Aristóteles, o primeiro filósofo a construir um catálogo das paixões, dedicou os livros 8 e 9 da obra Ética à Nicômaco ao tema da amizade. Definindo-a como a mais suprema das virtudes, pois é sumamente necessária à vida: “Porque sem amigos ninguém escolheria viver, ainda que possuísse todos os outros bens. Nas adversidades e infortúnios os amigos são o único refúgio”. A amizade ajuda os jovens, os velhos e “aos que estão no vigor da idade ela estimula à prática de nobres ações, pois na companhia de amigos são mais capazes tanto de agir como de pensar”. Ela também ajuda a manter unidos os Estados e “pode-se dizer que os legisladores têm mais amor à amizade do que à justiça.
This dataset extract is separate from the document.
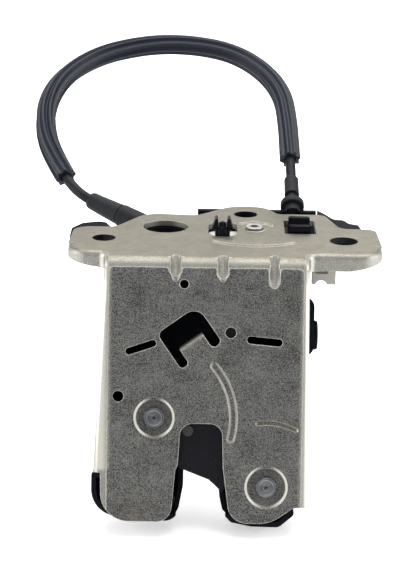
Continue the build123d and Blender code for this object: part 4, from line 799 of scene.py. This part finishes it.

Quando os homens são amigos não necessitam da justiça, ao passo que os justos necessitam também da amizade; e considera-se que a mais genuína forma de justiça é uma espécie de amizade”.
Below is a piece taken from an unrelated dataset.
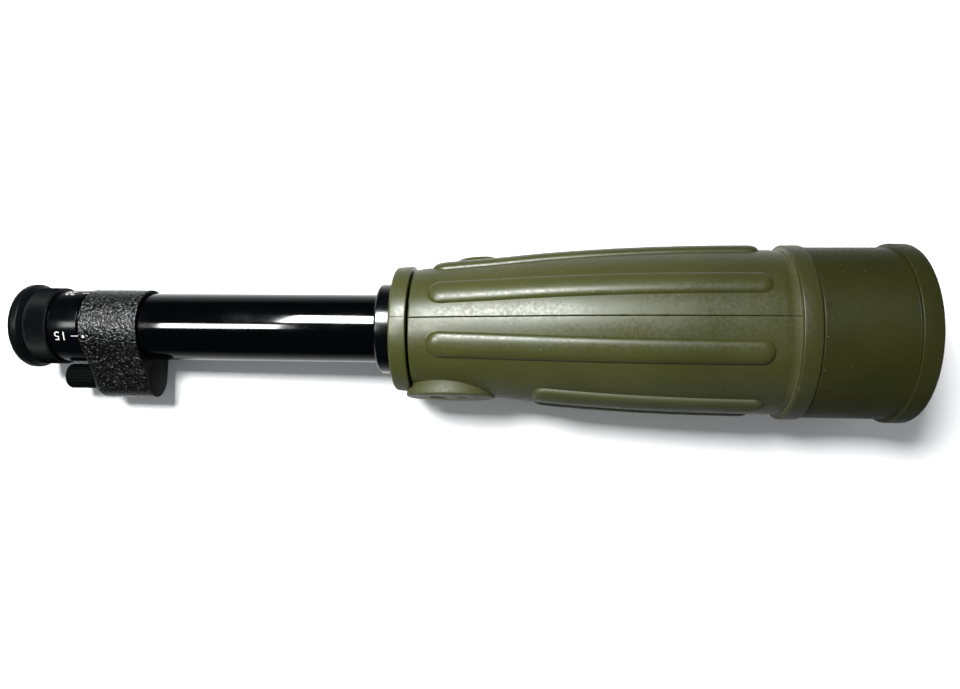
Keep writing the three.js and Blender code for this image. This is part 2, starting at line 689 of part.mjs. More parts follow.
const pod = group(rear);
pod.position.z = -POD.offset;
add(pod, "pod_end_cap", podEndCap(), satinBlack);
add(pod, "shaft_bush_rear", shaftBushRear(), brass);
add(pod, "shaft_bush_front", shaftBushFront(), brass);
add(pod, "focus_knob", focusKnob(), satinBlack);
add(pod, "focus_lead_screw", leadScrew(), steel);
add(pod, "knob_grub_screw", knobGrub(), steel);

const carrier = group(rear);
add(carrier, "focus_nut", focusNut(), brass);
add(carrier, "focus_link_pin", linkPin(), steel);
add(carrier, "guide_tube", guideTube(), blackMetal);
add(carrier, "cam_retaining_ring", camRetainer(), blackMetal);
add(carrier, "zoom_cam_tube", camTube(), brass);
for (const [place, at] of Object.entries(ERECTORS)) {
  add(carrier, `${place}_erector_cell`, erectorCell(at), blackMetal);
  add(carrier, `${place}_erector_lens`, erectorLens(at), glass);
  add(carrier, `${place}_erector_retaining_ring`, erectorRing(at), blackMetal);
  add(carrier, `${place}_erector_guide_pin`, guidePin(at), steel);
}

const ocular = group(rear);
add(ocular, "zoom_scale_ring", zoomScaleRing(), satinBlack);
add(ocular, "zoom_grip_ring", gripRing(), blackRubber);
add(ocular, "eyecup", eyecup(), blackRubber);
add(ocular, "eyepiece_barrel", eyepieceBarrel(), blackMetal);
add(ocular, "eye_lens", eyeLens(), glass);
add(ocular, "eye_lens_retaining_ring", slottedRing(-211.8, -209.9, 11, OCULAR.seat - 0.2), blackMetal);
add(ocular, "field_lens", fieldLens(), glass);
add(ocular, "field_stop", fieldStop(), blackMetal);
add(ocular, "zoom_drive_key", driveKey(), steel);

export default scope;
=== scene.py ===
"""Looks of the zoom spotting scope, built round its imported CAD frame.

Lengths in the builders are millimetres, with x measured from the tripod thread along the optical axis.
piece() moves them into the row frame, which is in metres and has its origin at half the scope's length.
"""

import json
import math

import bmesh
import bpy
import numpy as np
from mathutils import Matrix, Vector, noise

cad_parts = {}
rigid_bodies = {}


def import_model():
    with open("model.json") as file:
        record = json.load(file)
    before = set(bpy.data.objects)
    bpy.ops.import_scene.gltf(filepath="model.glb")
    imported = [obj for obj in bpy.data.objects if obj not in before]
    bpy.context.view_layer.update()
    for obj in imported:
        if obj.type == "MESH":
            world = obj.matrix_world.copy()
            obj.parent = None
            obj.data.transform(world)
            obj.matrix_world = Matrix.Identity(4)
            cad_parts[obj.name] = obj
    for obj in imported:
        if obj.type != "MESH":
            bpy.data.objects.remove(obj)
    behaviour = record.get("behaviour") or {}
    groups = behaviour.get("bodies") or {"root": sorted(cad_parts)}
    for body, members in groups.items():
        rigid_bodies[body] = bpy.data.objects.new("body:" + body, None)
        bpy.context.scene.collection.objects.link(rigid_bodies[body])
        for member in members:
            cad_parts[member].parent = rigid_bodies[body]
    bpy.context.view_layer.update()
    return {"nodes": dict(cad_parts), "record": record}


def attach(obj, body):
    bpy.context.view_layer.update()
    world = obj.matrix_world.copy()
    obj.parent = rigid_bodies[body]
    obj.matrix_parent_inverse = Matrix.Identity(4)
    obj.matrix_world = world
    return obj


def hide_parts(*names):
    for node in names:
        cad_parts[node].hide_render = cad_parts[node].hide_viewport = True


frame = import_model()

MM = 0.001
THREAD_X = -4.25  # the tripod thread's place in the row frame

# ---- Mesh helpers ---------------------------------------------------------------------------------------


def finish_mesh(obj, sharp=32):
    """Merges doubles, turns the faces outwards and shades smooth between sharp edges."""
    bm = bmesh.new()
    bm.from_mesh(obj.data)
    bmesh.ops.remove_doubles(bm, verts=bm.verts, dist=2e-6)
    bmesh.ops.dissolve_degenerate(bm, edges=bm.edges, dist=1e-7)
    bmesh.ops.recalc_face_normals(bm, faces=bm.faces)
    bm.to_mesh(obj.data)
    bm.free()
    obj.data.polygons.foreach_set("use_smooth", [True] * len(obj.data.polygons))
    obj.data.set_sharp_from_angle(angle=math.radians(sharp))
    obj.data.update()


def piece(name, verts, faces, finish, body, replaces=(), sharp=32):
    """A new piece from points in millimetres. finish is a material slot of the record."""
    points = (np.asarray(verts, float) + (THREAD_X, 0, 0)) * MM
    mesh = bpy.data.meshes.new(name)
    mesh.from_pydata(points.tolist(), [], faces)
    obj = bpy.data.objects.new(name, mesh)
    bpy.context.scene.collection.objects.link(obj)
    finish_mesh(obj, sharp)
    return dress(obj, finish, body, replaces)


def dress(obj, finish, body, replaces=()):
    obj.data.materials.clear()
    obj.data.materials.append(MATERIALS[finish])
    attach(obj, body)
    if replaces:
        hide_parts(*replaces)
    return obj


def rounded(outline, steps=4):
    """The outline's points are (x, r, corner radius). Gives its points with the corners rounded."""
    loop = []
    count = len(outline)
    for i, (x, r, corner) in enumerate(outline):
        here = np.array((x, r), float)
        before = np.array(outline[i - 1][:2], float) - here
        after = np.array(outline[(i + 1) % count][:2], float) - here
        if corner <= 0:
            loop.append(here)
            continue
        reach_b, reach_a = np.linalg.norm(before), np.linalg.norm(after)
        before, after = before / reach_b, after / reach_a
        half = math.acos(float(np.clip(before @ after, -1, 1))) / 2
        reach = min(corner / math.tan(half), 0.49 * reach_b, 0.49 * reach_a)
        radius = reach * math.tan(half)
        towards = (before + after) / np.linalg.norm(before + after)
        centre = here + towards * radius / math.sin(half)
        start = here + before * reach - centre
        end = here + after * reach - centre
        from_angle = math.atan2(start[1], start[0])
        turn = math.atan2(end[1], end[0]) - from_angle
        turn = (turn + math.pi) % (2 * math.pi) - math.pi
        for k in range(steps + 1):
            angle = from_angle + turn * k / steps
            loop.append(centre + radius * np.array((math.cos(angle), math.sin(angle))))
    return np.array(loop)


def grid_faces(rows, columns, wrap_rows, wrap_columns):
    faces = []
    for i in range(rows if wrap_rows else rows - 1):
        for k in range(columns if wrap_columns else columns - 1):
            a, b = i * columns + k, i * columns + (k + 1) % columns
            c, d = ((i + 1) % rows) * columns + (k + 1) % columns, ((i + 1) % rows) * columns + k
            faces.append((a, b, c, d))
    return faces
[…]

Estabelecido esta premissa, Aristóteles relacionou a amizade ao amor e definiu três espécies de amizade: 1ª) os que amam os amigos por sua utilidade, pelo benefício que podem obter um do outro; 2ª) os que amam os amigos por causa do prazer que o convívio lhes proporciona ficam apenas no âmbito acidental, pois “a pessoa amada não é amada por ser o que é, mas porque pode oferecer algum bem ou prazer”. Estas duas espécies se dissolvem facilmente, são transitórias e inconstantes: se uma das partes, deixar de ser útil e agradável, a outra deixará de amá-la; 3ª) os que amam os amigos pelo que eles são em sua integridade psíquica (virtude) como alguém que partilha os valores da honestidade, generosidade e bondade.
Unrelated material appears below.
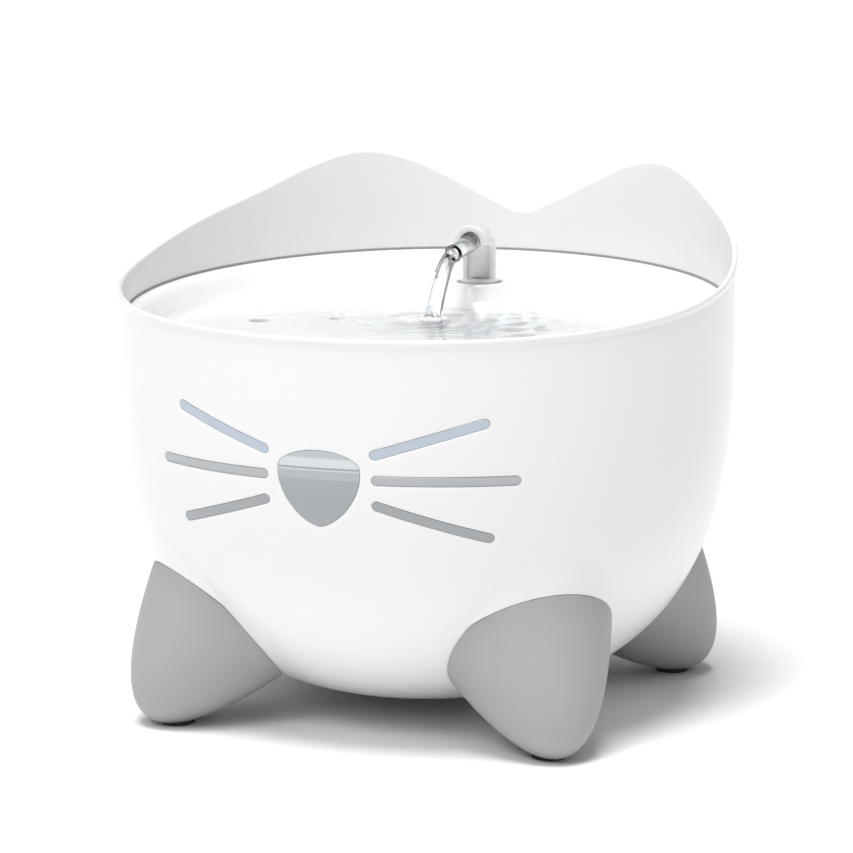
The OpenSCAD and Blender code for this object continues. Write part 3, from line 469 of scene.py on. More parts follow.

“A verdadeira e perfeita amizade é entre aqueles que são bons e tem virtudes afins, pois esses desejam igualmente bem um ao outro enquanto bons, e são bons em si mesmos. Ora, os que desejam bem aos seus amigos por eles mesmos são mais verdadeiramente amigos, porque o fazem em razão de seu próprio ser e não acidentalmente, circunstancialmente. Por isso sua amizade é duradoura e a bondade é a virtude mais durável, não transitória. E cada um é bom em si mesmo e para seu amigo, pois os bons são bons em absoluto e úteis uns ao outro no exercício da bondade”.
A terceira espécie de amizade exige tempo de convivência e dedicação contínua. Seu cultivo nos humaniza e seu exercício nos auxilia em muito contra as tendências potencialmente agressivas e destruidoras que impedem a formação de laços afetivos mediados pela amizade. Pois, como ensinou o filósofo, o desejo da amizade pode surgir depressa, mas a amizade não. Sua existência depende do empenho em cultivá-la.